I realized very early on that my idea and method of communication differs greatly from that of my husband. I am an audible processor. I like to talk through e-v-e-r-y-t-h-i-n-g, and I strongly desire an immediate resolution. On the complete contrary, Jeff is a silent processor (or as I like to call him, a “blinking” processor because he will stare into space for several silent minutes and blink excessively while thinking on how to respond to my last 30 minutes of long-winded expressions, and sometimes he will say nothing at all in response for days.) The silence used to infuriate me. However, over time I have realized that he is not necessarily ignoring my concerns, discounting my feelings, or rejecting me. Most times, because he genuinely would prefer to avoid conflict, he is running through the entire conversation in his mind, from trying to understand all the things I said, to determining all the ways that he could respond, then running through every possible way that I could react to his response, and then processing every imaginable outcome. It literally can take him days before he is ready to address my conversation, and sometimes he reasons himself out of revisiting the conversation at all.

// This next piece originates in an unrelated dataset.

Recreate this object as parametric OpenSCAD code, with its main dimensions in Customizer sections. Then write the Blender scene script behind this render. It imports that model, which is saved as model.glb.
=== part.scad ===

Whew! To me that is exhausting, but it is also challenging because it requires a much deeper level of patience, love, and understanding from me as I try hard to respect his process. Although I often find myself frustrated, and sometimes even angry, at our varying communication styles, one thing that I am so thankful for and really respect about us both is that we continue to show up. Regardless of who initiates it or prompts it, we have not given up on fighting for solutions and resolutions. Sometimes it feels like we have lots of losses in delayed gratifications and deferred remedies, but we have experienced several wins with which I am most pleased. Two victories that I am most proud of in our strive to fairly fight is our relentlessness to always return to the ring until we accomplish a win and what I like to call “Delayed Discord”. We have learned not to succumb to the intimidation of conflict and to keep showing up, and we have learned to postpone stressful conversations and choose peace when needed. Disagreements are inevitable, but fighting doesn’t have to be. The objective is to eventually both be in the same corner, fighting the REAL adversary TOGETHER.